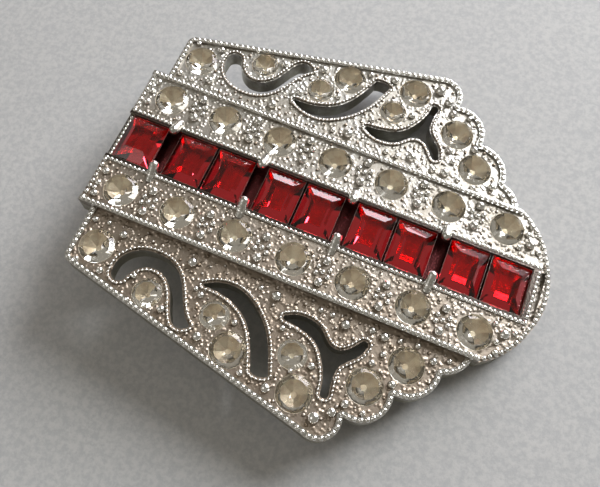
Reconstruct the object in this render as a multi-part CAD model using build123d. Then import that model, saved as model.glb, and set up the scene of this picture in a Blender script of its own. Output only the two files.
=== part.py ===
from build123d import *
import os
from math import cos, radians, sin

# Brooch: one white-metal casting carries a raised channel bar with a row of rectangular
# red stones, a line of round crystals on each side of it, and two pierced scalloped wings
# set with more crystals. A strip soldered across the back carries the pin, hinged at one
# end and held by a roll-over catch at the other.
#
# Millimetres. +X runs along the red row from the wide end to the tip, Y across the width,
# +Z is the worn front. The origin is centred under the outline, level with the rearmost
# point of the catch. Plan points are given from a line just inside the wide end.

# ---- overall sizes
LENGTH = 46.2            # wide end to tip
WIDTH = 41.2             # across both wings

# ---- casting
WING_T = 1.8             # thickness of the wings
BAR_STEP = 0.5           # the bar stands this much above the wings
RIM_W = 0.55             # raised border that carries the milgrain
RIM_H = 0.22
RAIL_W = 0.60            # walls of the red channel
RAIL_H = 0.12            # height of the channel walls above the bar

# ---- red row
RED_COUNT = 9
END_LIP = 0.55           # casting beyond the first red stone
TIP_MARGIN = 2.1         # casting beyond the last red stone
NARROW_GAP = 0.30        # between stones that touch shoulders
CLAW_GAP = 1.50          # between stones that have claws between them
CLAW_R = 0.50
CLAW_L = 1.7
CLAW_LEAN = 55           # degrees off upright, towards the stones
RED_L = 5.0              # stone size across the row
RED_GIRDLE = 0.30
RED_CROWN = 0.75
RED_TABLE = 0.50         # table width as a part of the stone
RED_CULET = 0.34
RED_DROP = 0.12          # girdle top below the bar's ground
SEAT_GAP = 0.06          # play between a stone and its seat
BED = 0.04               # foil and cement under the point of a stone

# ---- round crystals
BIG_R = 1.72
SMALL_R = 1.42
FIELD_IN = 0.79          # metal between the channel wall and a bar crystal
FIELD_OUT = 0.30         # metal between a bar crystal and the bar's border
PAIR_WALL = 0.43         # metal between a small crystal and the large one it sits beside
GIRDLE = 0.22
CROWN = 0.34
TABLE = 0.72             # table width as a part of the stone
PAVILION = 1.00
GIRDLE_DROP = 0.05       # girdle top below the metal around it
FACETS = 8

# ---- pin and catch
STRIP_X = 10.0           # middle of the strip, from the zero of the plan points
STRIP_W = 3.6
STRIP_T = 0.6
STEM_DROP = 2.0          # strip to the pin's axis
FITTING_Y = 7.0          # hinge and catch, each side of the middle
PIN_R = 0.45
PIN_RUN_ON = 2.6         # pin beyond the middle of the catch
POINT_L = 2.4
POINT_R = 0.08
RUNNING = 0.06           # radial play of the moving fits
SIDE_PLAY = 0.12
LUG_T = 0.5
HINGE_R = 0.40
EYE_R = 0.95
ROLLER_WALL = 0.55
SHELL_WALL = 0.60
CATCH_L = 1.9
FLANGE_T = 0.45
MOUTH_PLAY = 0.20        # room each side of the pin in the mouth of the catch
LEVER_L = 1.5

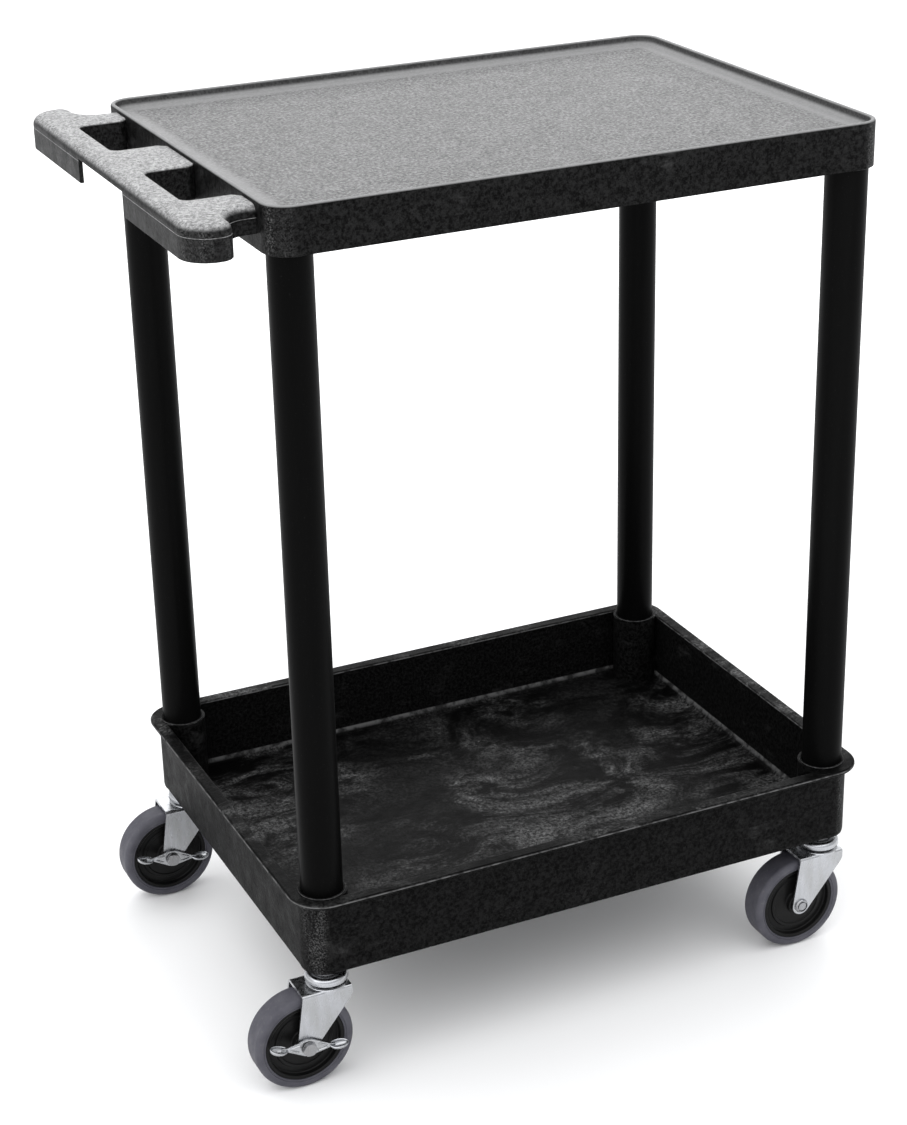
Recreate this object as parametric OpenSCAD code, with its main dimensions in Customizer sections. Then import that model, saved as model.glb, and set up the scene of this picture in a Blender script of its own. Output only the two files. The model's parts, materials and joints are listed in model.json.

Task details: Quote every line from the beginning of the entries up to and including the line that contains "WIDTH = 41.2".

The result:
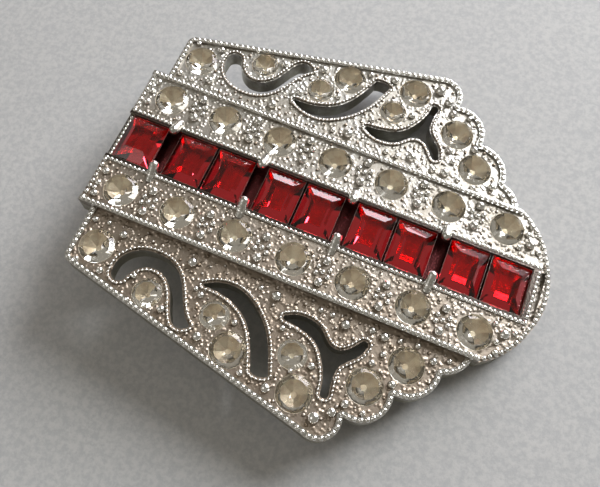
Reconstruct the object in this render as a multi-part CAD model using build123d. Then import that model, saved as model.glb, and set up the scene of this picture in a Blender script of its own. Output only the two files.
=== part.py ===
from build123d import *
import os
from math import cos, radians, sin

# Brooch: one white-metal casting carries a raised channel bar with a row of rectangular
# red stones, a line of round crystals on each side of it, and two pierced scalloped wings
# set with more crystals. A strip soldered across the back carries the pin, hinged at one
# end and held by a roll-over catch at the other.
#
# Millimetres. +X runs along the red row from the wide end to the tip, Y across the width,
# +Z is the worn front. The origin is centred under the outline, level with the rearmost
# point of the catch. Plan points are given from a line just inside the wide end.

# ---- overall sizes
LENGTH = 46.2            # wide end to tip
WIDTH = 41.2             # across both wings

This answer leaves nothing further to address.